The show does other things very well, and for a network pilot, this show has a lot of upside. The concept is great and can tell a range of stories that can exist in the future world they've created and remain just as relevant to the audience watching. Ronald Moore did a great job of this with his reboot of Battlestar Galactica. BSG was able to tell stories about terrorism and and wars of ideology without stepping out of the fictional universe. Revolution will undoubtedly explore the destructive consequences of our current addiction to electricity and power both figuratively and literally.
It looks amazing. With J.J. Abrams and Jon Favreau involved I would hope so.
This is becoming the standard for network television and that's good for TV watchers. Every penny spent producing this pilot was worth it. The acting, effects, cinematography, choreographing, and direction were all on point. I could have done without stock video of New Orleans post-Katrina, but maybe that was just a reminder that people are suffering around the world without power whether it's caused by natural disaster or otherwise.
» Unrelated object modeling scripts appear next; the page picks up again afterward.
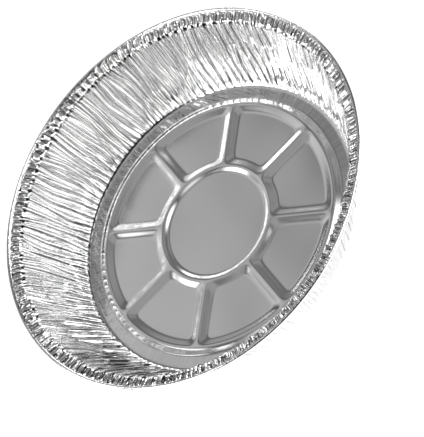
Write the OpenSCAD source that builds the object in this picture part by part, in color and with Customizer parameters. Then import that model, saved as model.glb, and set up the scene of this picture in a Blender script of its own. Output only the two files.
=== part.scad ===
// Round pie tin pressed from one disc of thin foil: a rolled rim, a crimped flange,
// a deep wrinkled wall and a flat floor embossed with two rings and eight spokes.
// The origin is the centre of the underside and +Z points up out of the open mouth.

/* [Rim] */
// diameter over the rolled rim
rim_d = 232; // [224:1:240]
// height from the underside of the floor to the top of the rolled rim
tin_h = 49; // [44:0.5:54]
// radius of the rolled rim's section
bead_r = 1.2; // [1.1:0.05:1.3]
// width of the crimped flange, from the mouth of the wall to the rolled rim
flange_w = 5.8; // [5:0.1:6.6]
// how far the flange falls from the rolled rim to the mouth of the wall
flange_drop = 2.1; // [1.6:0.1:2.6]
// height of a crimp on the flange, from crest to valley
crimp_depth = 0.7; // [0.4:0.05:0.8]

/* [Wall] */
// diameter of the floor at the foot of the wall
floor_d = 180; // [174:1:186]
// depth of a wrinkle in the wall, from crest to valley
wrinkle_depth = 1.3; // [0.8:0.1:1.6]
// how far a wrinkle leans sideways on its way up the wall, in degrees round the tin
wrinkle_lean = 1.3; // [0.6:0.1:1.5]
// how far the rounded bend at the foot of the wall reaches to each side
foot_bend = 2.4; // [1.6:0.1:2.4]
// height of the plain foot below the wrinkles
toe_h = 2.6; // [2.4:0.1:3.2]

/* [Floor] */
// width of the plain gutter between the wall and the outer ring
gutter_w = 9; // [7.5:0.1:10]
// height of the floor panels above the gutter
panel_lift = 0.4; // [0.2:0.05:0.6]
// height of the embossed rings and spokes above the gutter
rib_h = 2; // [1.6:0.05:2.4]
// width of the outer ring at its foot
ring_w = 9.5; // [8.5:0.1:10.5]
// width of the outer ring across its flat crest
ring_crest = 1.6; // [1.2:0.1:2.4]
// radius of the flat disc inside the inner ring
hub_r = 32.5; // [30:0.5:34]
// width of the inner ring at its foot
hub_ring_w = 8.5; // [7.6:0.1:9.5]
// width of the inner ring across its flat crest
hub_crest = 2.4; // [1.8:0.1:3]
// number of spokes
spokes = 8; // [6:1:8]
// width of a spoke at its foot
spoke_w = 9.6; // [8.6:0.1:10.2]
// width of a spoke across its crest
spoke_crest = 1; // [0.8:0.1:1.8]
// how much wider a spoke flares on each side where it meets a ring
spoke_flare = 2.4; // [1.5:0.1:3]
// length of the flare along the spoke
flare_len = 4.5; // [4:0.1:5.5]

/* [Foil] */
// thickness of the foil
foil_t = 0.3; // [0.25:0.01:0.4]

/* [Hidden] */
rim_r = rim_d / 2;
floor_r = floor_d / 2;
// columns in a floor sector: two feet and two crest edges of a spoke, then the panel
SPOKE_COLS = 4;
PANEL_COLS = 6;
SECTOR_COLS = SPOKE_COLS + PANEL_COLS;
FLOOR_N = spokes * SECTOR_COLS;
WALL_N = FLOOR_N * 3;
BEAD_N = WALL_N / 2;
SECTOR = 360 / spokes;
COL_STEP = SECTOR / SECTOR_COLS;
START = -(SPOKE_COLS - 1) / 2 * COL_STEP;

// heights of the upper face of the foil
gutter_z = foil_t;
panel_z = gutter_z + panel_lift;
crest_z = gutter_z + rib_h;

// radii of the embossed rings, from the wall inwards
ring_out = floor_r - gutter_w;
ring_in = ring_out - ring_w;
ring_slope = (ring_w - ring_crest) / 2;
hub_out = hub_r + hub_ring_w;
hub_slope = (hub_ring_w - hub_crest) / 2;

// section of the rolled rim, and of the flange that leads up to it
bead_c = [rim_r - bead_r, tin_h - bead_r];
BEAD_TURNS = [180, 130, 80, 30, -30, -95];
flange_top = [bead_c.x - bead_r - foil_t, bead_c.y - bead_r / 2];
mouth = flange_top - [flange_w, flange_drop];
foot = [floor_r, gutter_z];

// unit vectors along the wall and the flange, and the faces they turn to
function unit(v) = v / norm(v);
function turned(v) = [-v.y, v.x];
// direction in which two sheets meeting at a corner are both one unit thick
function mitre(a, b) = (a + b) / (1 + a * b);
up = [0, 1];
wall_dir = unit(mouth - foot);
wall_face = turned(wall_dir);
flange_face = turned(unit(flange_top - mouth));
mouth_mitre = mitre(wall_face, flange_face);
top_mitre = mitre(flange_face, [-1, 0]);

// uneven but repeatable values between -1 and 1: jumps from one to the next, and smooth swings
JUMP = 137.508;
SCATTER = 437.58;
function shuffle(j, k) = let (x = SCATTER * sin(JUMP * j + 61 * k)) 2 * (x - floor(x)) - 1;
function sway(a, k) = (sin(8 * a + 50 * k) + sin(19 * a + 110 * k) + sin(31 * a - 70 * k)) / 3;
function side(j) = j % 2 == 0 ? 1 : -1;

function polar(r, a, z) = [r * cos(a), r * sin(a), z];
function bend(i, n) = START + 360 * i / n;

// angle of column c of a sector, following a spoke of half widths f and t at radius r;
// e turns the spoke pattern (0) into even steps (1)
function spoke_angle(c, r, f, t) =
    c == 0 ? -asin(f / r) :
    c == 1 ? -asin(t / r) :
    c == 2 ? asin(t / r) :
    asin(f / r) + (c - 3) / (PANEL_COLS + 1) * (SECTOR - 2 * asin(f / r));
function sector_angle(c, r, f, t, e) = (1 - e) * spoke_angle(c, r, f, t) + e * (START + COL_STEP * c);
function on_crest(c) = c == 1 || c == 2;

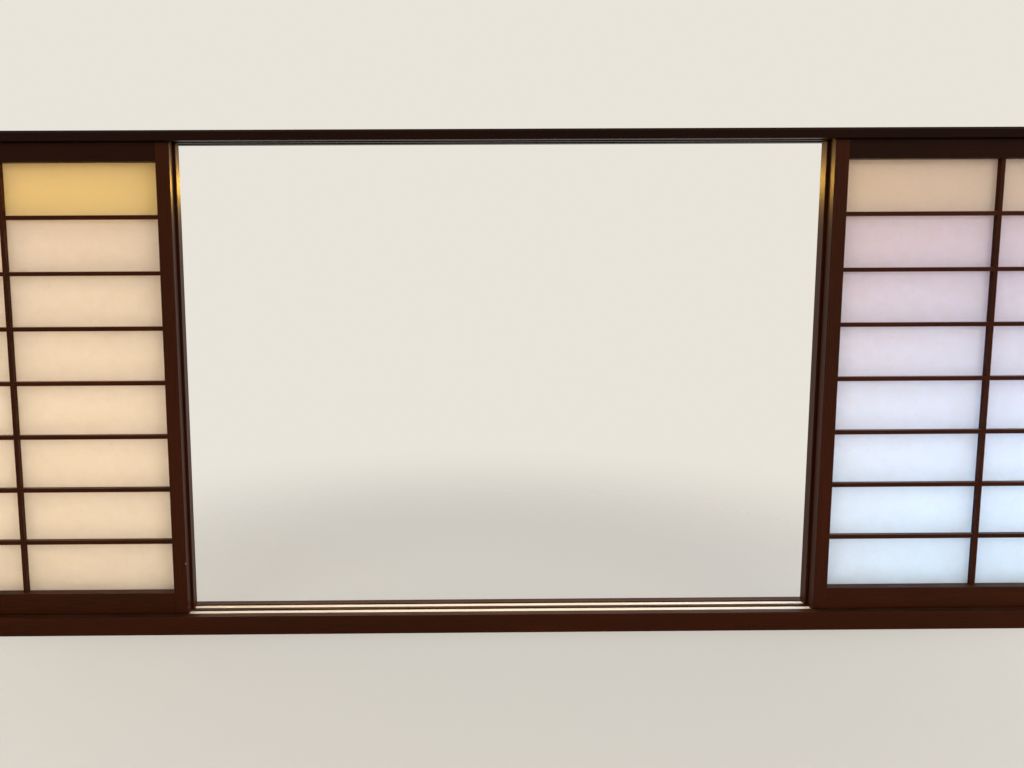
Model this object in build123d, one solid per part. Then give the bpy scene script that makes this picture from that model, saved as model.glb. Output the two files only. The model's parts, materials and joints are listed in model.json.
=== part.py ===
from build123d import *
import os

# A four-panel sliding screen window of the shoji kind, in its own wooden frame.
#
# Two panels run in the front track and two in the rear track, and every panel is two bays wide and
# eight bays high. Both front panels are drawn fully open, against the jambs, with the rear panels
# behind them. X runs along the window, -Y faces the room and +Z is up. The origin is the middle of
# the sill's underside. All sizes are in millimetres.

# Opening inside the frame
opening_height = 1041.0

# Frame timbers
sill_thickness = 42.0
head_cover = 10.0
head_top_chamfer = 5.0
jamb_thickness = 30.0
frame_arris = 1.5

# Tracks cut in the sill and the head
track_lip = 22.0
sill_groove_depth = 3.0
head_tongue_entry = 7.0
lift_room = 5.0

# Slip tape that lines the sill's grooves
tape_thickness = 0.5
tape_side_gap = 0.3
tape_end_gap = 1.0

# Panel timbers
panel_width = 738.0
panel_depth = 30.0
panel_gap = 3.0
stile_width = 30.0
bottom_rail_height = 47.0
top_rail_height = 39.0
rail_setback = 1.0
panel_arris = 1.0

# Tongues that run in the tracks
tongue_cheek = 5.5
tongue_side_gap = 1.0
shoulder_gap = 2.0
running_gap = 0.2

# Lattice bars and their bays
bay_rows = 8
bay_columns = 2
bar_width = 9.0
bar_depth = 14.5

# Paper and the rebate that it lies in, behind the lattice
paper_thickness = 0.3
paper_lap = 10.0
paper_rebate_depth = 1.5
paper_edge_gap = 0.5

# Mortise and tenon joints
mortise_cover = 9.0
rail_tenon_thickness = 10.0
rail_tenon_shoulder = 8.0
bar_tenon_length = 8.0
bar_tenon_shoulder = 2.0
bar_tenon_cheek = 3.0
jamb_tenon_length = 10.0
jamb_tenon_shoulder = 9.0
jamb_tenon_setback = 22.0
joint_gap = 0.1
glue_room = 1.0
lap_gap = 0.05

# Screws that hold the frame's corners
screw_length = 65.0
screw_shank_radius = 2.1
screw_head_radius = 4.0
screw_sink = 0.6
screw_edge_distance = 11.0
screw_hole_gap = 0.1

# Holes through the jambs for fixing the frame to the wall's studs
fixing_hole_radius = 2.5
fixing_sink_radius = 5.0
fixing_end_distance = 220.0

# Where the panels stand, measured from the jamb to the panel's outer edge
front_panel_standoff = 0.5
rear_left_standoff = 5.5
rear_right_standoff = 6.0

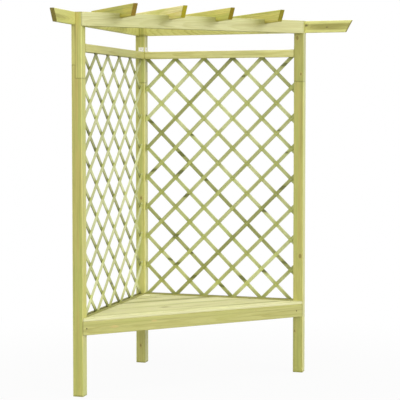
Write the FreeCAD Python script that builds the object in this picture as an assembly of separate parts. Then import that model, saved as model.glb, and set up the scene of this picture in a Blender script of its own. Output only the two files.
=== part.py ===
import FreeCAD, Part
import math
import os

# A corner arbour seat of planed pine: three posts, a trellis panel on each of the two back sides,
# a three-cornered seat across the front and a roof of beams and rafters. Millimetres, +Z up.
# The plan is drawn from the inner arris of the corner post, where the two trellis planes x = 0 and
# y = 0 meet, and the seat lies in x > 0, y < 0. At the end everything moves, so that the origin is
# on the ground under the middle of the whole.

# Posts, each of two lengths joined by a half lap
post_side = 55.0
post_height = 1940.0
post_ease = 3.0
bay = 870.0                 # clear width between two posts, on both sides
upper_length = 331.5        # from the lower length's shoulder to the top
lap_length = 67.0
lap_tongue = 22.0           # thickness of the lower length's tongue, on the post's outer side
lap_gap = 0.6               # left open over the inner shoulder, so that the outer one bears

# Beams round the top
side_beam_thick = 22.0
side_beam_high = 64.0
side_beam_overhang = 259.0
side_beam_rake = 35.0
front_beam_thick = 28.0
front_beam_high = 70.0
beam_ease = 2.0

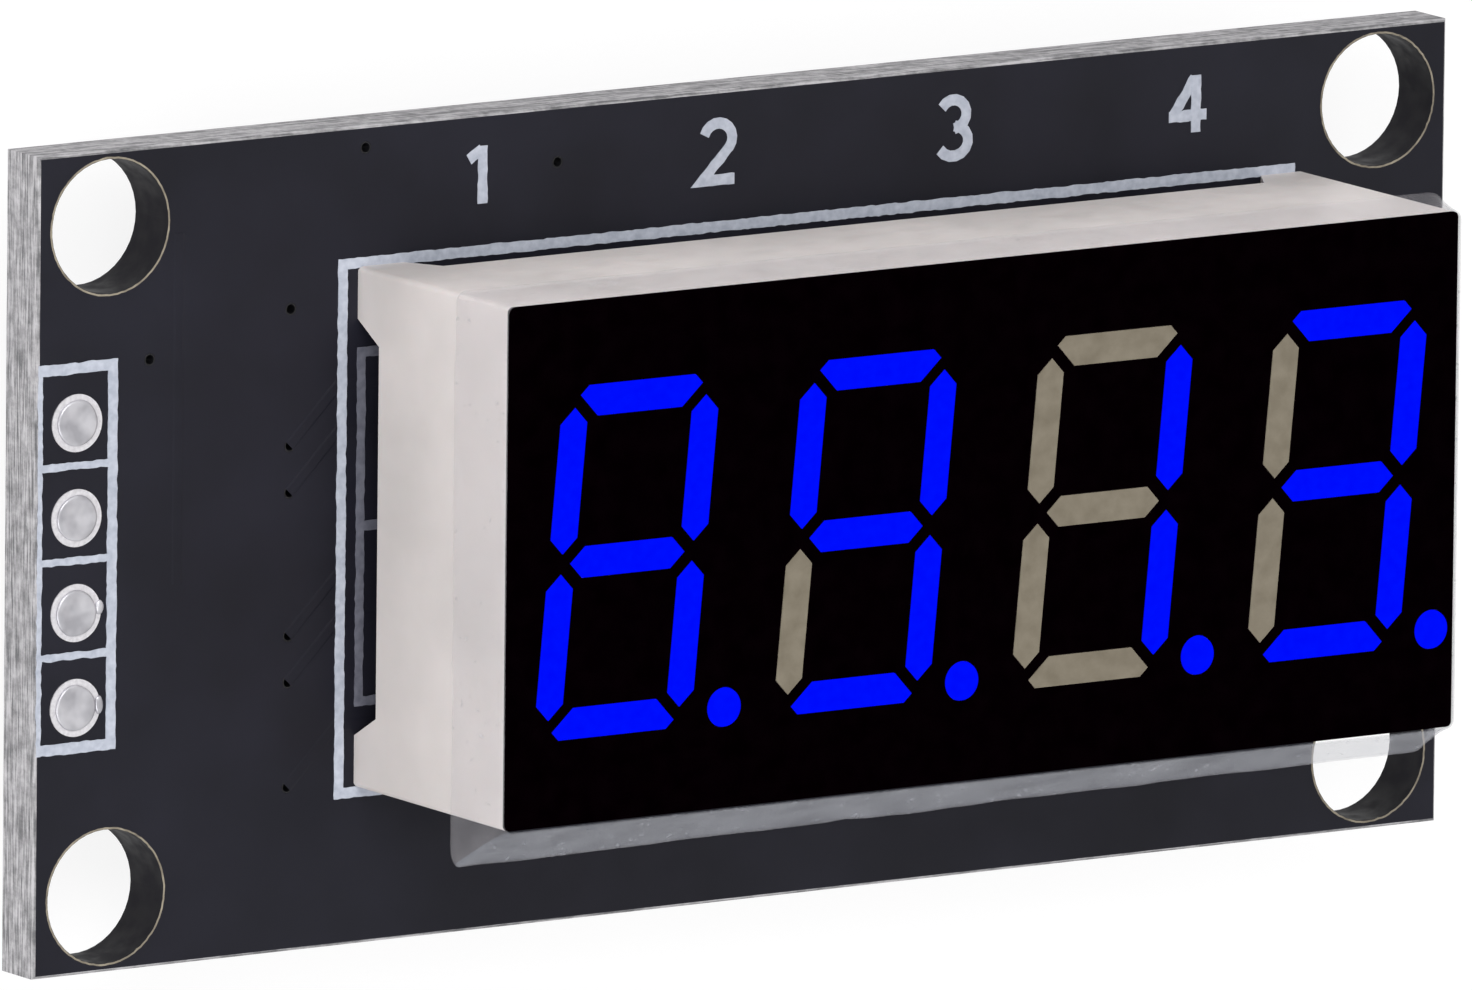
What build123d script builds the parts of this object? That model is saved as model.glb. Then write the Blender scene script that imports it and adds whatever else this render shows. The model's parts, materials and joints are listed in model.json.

The fall TV line up includes some ambitious original dramas. I like that. Chances are only one or two will survive the winter. I hope this is one of them. So much of this show reminds me of the promise that Heroes offered fans. After one episode, we know enough to at least check back next week to get to know these characters a little more. I hope we do, because I don't think watching special effects and hollow relationships will be enough to extend this Revolution.
- Eric McLeroy
My predictions for the show just in case it doesn't last.
1. The Matheson's knew about the black out and wanted it to happen for environmental reasons.
2. Danny chooses the militia.
3. Lots of spys and people switching sides.
4. We'll see more people using secret computers. Why else would he have a central character with Google experience. He's the go-to tech guy.
5. The secret USB sticks aren't like yours. They're not only protected from whatever keeps engines from not working, but they have their own power and can fire up a homebrew commodore 64.